# Dtps Purple Martin ‘KS’



## Elena (Mar 25, 2009)

This little guy is flowering again, this time with two spikes. I don't grow many Phals but I like this one. It' compact, nice colour and a very pleasant scent too.

The cross is Dtps Kenneth Schubert x P. violacea. 
Dtps Kenneth Schubert is Doritis pulcherrima x P. violacea

On my screen the colour is spot on


----------



## CodPaph (Mar 25, 2009)

very nice


----------



## goldenrose (Mar 25, 2009)

:clap: Oh way too cute!:clap:


----------



## NYEric (Mar 25, 2009)

Excellent!


----------



## nikv (Mar 25, 2009)

Sweet!


----------



## snow (Mar 25, 2009)

so cute


----------



## likespaphs (Mar 25, 2009)

neat


----------



## Yoyo_Jo (Mar 25, 2009)

That's really pretty!


----------



## smartie2000 (Mar 25, 2009)

Very nice. I'd like a blue (I mean violet) phal eventually.


----------



## Elena (Mar 25, 2009)

Thanks guys!



smartie2000 said:


> I'd like a blue (I mean violet) phal eventually.

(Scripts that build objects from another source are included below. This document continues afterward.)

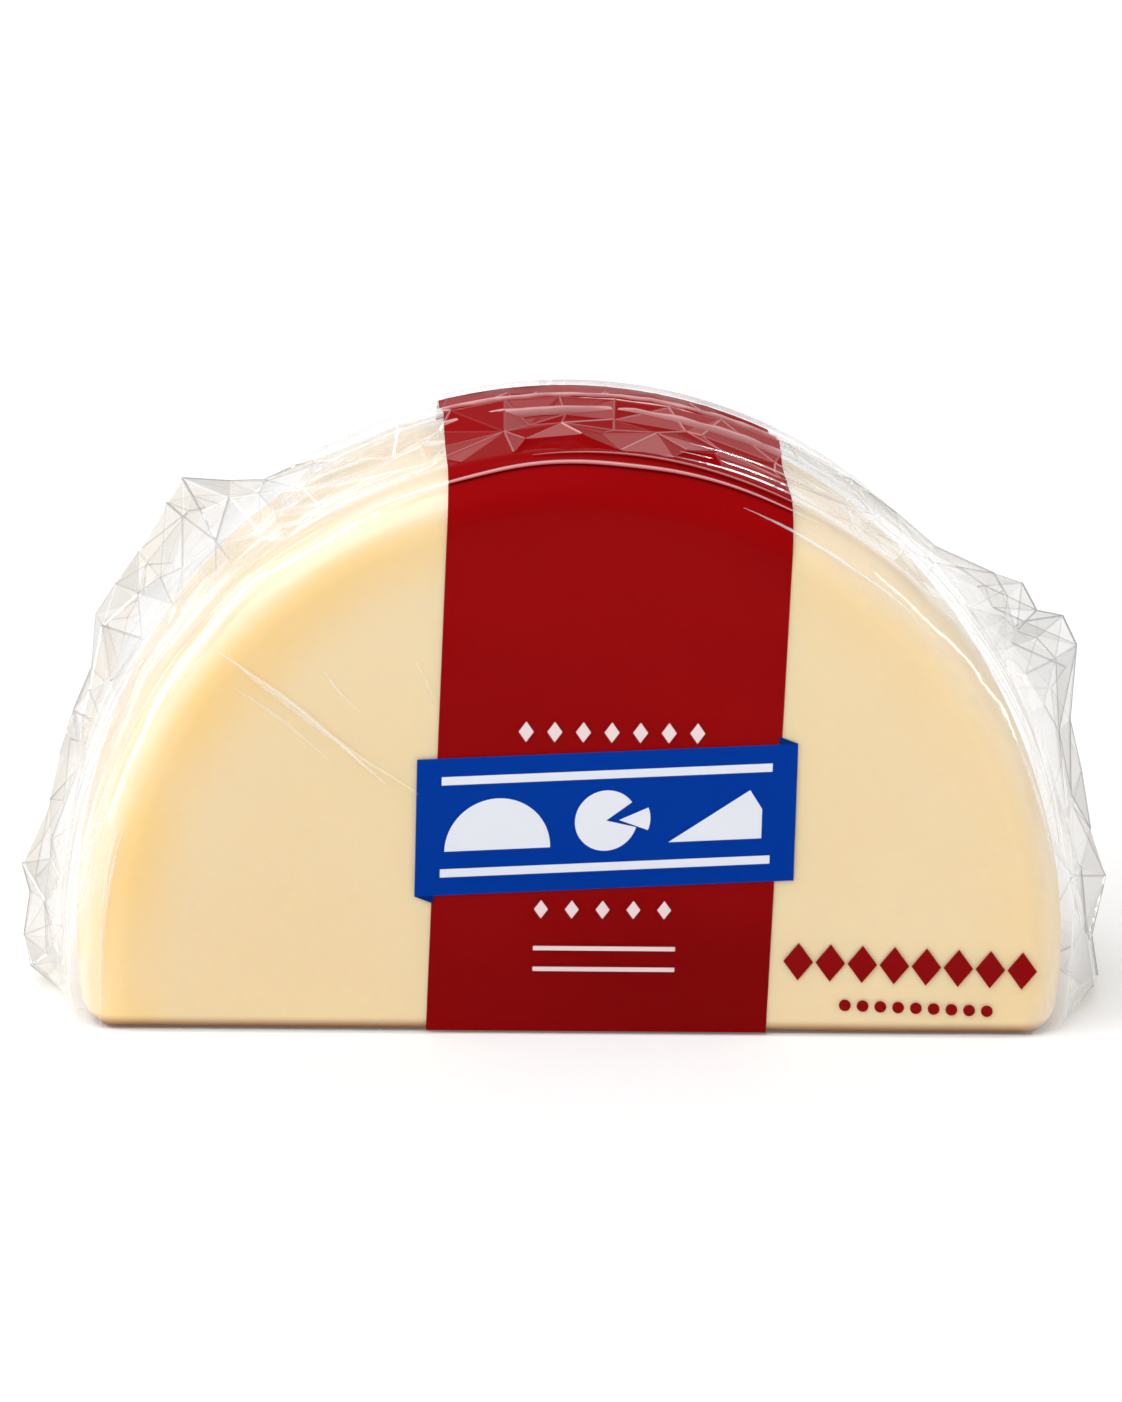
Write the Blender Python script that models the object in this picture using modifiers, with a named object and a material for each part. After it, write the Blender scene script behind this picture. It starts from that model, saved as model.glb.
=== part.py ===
"""Half a wheel of provolone, standing on its cut side, in a clear bag with a printed band.

X runs along the cut side, Y through the wheel's thickness, with the printed front at -Y, and Z up.
The origin is the middle of the flat cut side that the piece stands on.
"""

import math

import bmesh
import bpy
from mathutils import Vector

# The half wheel.
WHEEL_RADIUS = 0.100
WHEEL_STRETCH = 1.021  # the rim stands slightly taller than a true circle
THICKNESS = 0.072
CUT_BELOW_CENTRE = 0.0146  # the cut passes this far under the wheel's centre
SHOULDER = 0.0085  # rounding between each flat face and the rim
RIM_CROWN = 0.0012  # how far the rim bulges at half thickness
CUT_EDGE = 0.003  # rounding between each flat face and the cut side
CUT_CORNER = 0.007  # rounding where the rim meets the cut side
LEAST_CORNER = 0.0015

# The printed band, which the bag carries over the front, the rim and the back.
GAP = 0.0003  # free space between neighbouring pieces
PRINT_THICKNESS = 0.0005
BAND_WIDTH = 0.0678
BAND_MIDDLE = 0.0056
BAND_LEAN = math.radians(1.2)  # the band's top leans towards +X
BAND_FOOT = 0.0015

# The slanted banner across the band, with a folded tail at two of its corners.
BANNER_WIDTH = 0.0755
BANNER_HEIGHT = 0.0281
BANNER_MIDDLE = (0.0055, 0.0440)
BANNER_SLOPE = 0.054
TAIL_LENGTH = 0.0038
TAIL_DROP = 0.0016

# The bag, where it stands off the rim: a low tent with a seam ridge, and a crumpled ear at each side.
FILM_CLEARANCE = 0.0011
FILM_FOOT_HEIGHT = 0.0014
FILM_RIDGE_HALF_WIDTH = 0.0014
FILM_SLOPE_AT = 0.45  # share of the way from foot to ridge where the tent's side bends
FILM_SLOPE_HEIGHT = 0.30  # its height there, as a share of the ridge's
FILM_STEP = math.radians(3.0)
# The ridge's height over the rim, in millimetres, by angle in degrees from +X.
FILM_RIDGE = (
    (-5.5, 10.0),
    (-2.0, 8.5),
    (4.5, 10.5),
    (10.0, 8.5),
    (22.0, 9.7),
    (28.5, 16.5),
    (32.0, 17.0),
    (33.8, 13.3),
    (37.0, 13.9),
    (46.0, 4.6),
    (58.0, 3.2),
    (110.0, 3.2),
    (124.0, 4.4),
    (128.0, 8.0),
    (132.0, 17.5),
    (140.0, 13.9),
    (148.0, 12.8),
    (153.0, 8.2),
    (168.0, 6.8),
    (175.0, 10.3),
    (178.5, 8.7),
    (185.5, 9.5),
)

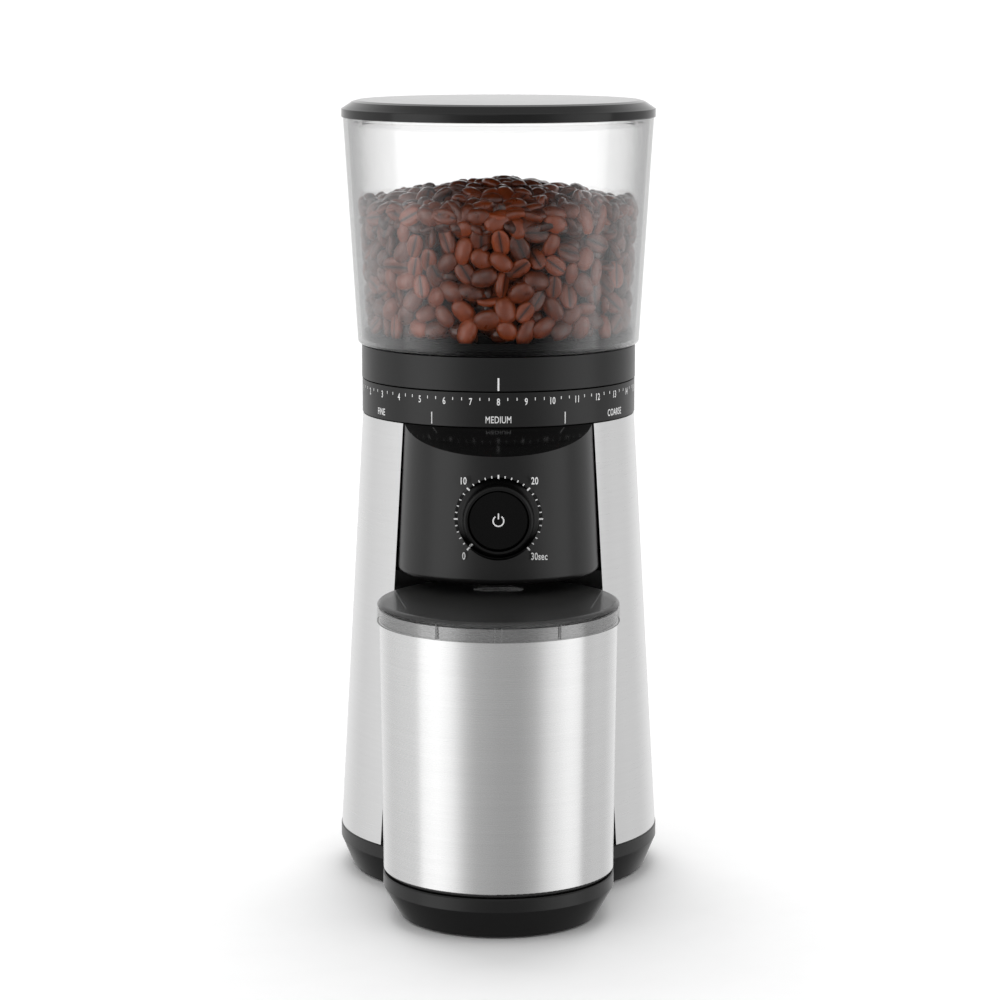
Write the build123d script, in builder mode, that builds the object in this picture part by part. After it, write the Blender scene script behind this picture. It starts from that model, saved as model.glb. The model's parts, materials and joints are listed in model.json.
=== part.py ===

Out of the 6 Phals that I have, 5 are either 'blue' or will hopefully be 'blue'


----------



## NYEric (Mar 25, 2009)

Hmmmm, they're not that common here!


----------



## biothanasis (Mar 25, 2009)

nice blue!!!!


----------



## Elena (Mar 25, 2009)

NYEric said:


> Hmmmm, they're not that common here!



Nope, they are not that common here either so it's a matter of keeping an eye out for them and occasional luck.


----------



## SlipperFan (Mar 25, 2009)

Great blue! Is it easier to flower than Kenneth Schubert?


----------



## Bolero (Mar 26, 2009)

That is a stunning colour with the green leaves and black background, the contrast is amazing.


----------



## mkline3 (Mar 26, 2009)

Great color, you don't see many that blue.


----------



## Elena (Mar 26, 2009)

Thanks, guys!

Dot, I can't comment on Kenneth Schubert because I don't have one but this one is seems easy. It flowered last around Oct time, I then stuck it under lights so it was fairly warm and bright during winter and as you can see didn't take long to re-spike.


----------



## NYEric (Mar 26, 2009)

I wish I could get my violencia to re-bloom. For what I paid for it, it should be popping out blooms like the Octo-mom!


----------



## Elena (Mar 26, 2009)

It's not ‘Krull’s Navy Blue’ x ‘Crystelle’, by any chance, is it? I got a seedling from Ratcliffe last summer and, ouch, that was one pricey Phal baby


----------



## NYEric (Mar 26, 2009)

No, no names, I can't afford to have vendors upset w/ me!


----------



## Elena (Mar 26, 2009)

:rollhappy:


----------



## john mickel (Mar 26, 2009)

Where did you get it ? - john


----------



## Elena (Mar 26, 2009)

Regal Orchids (I'm in UK)


----------



## swamprad (Mar 27, 2009)

Oh, I really like this one!


----------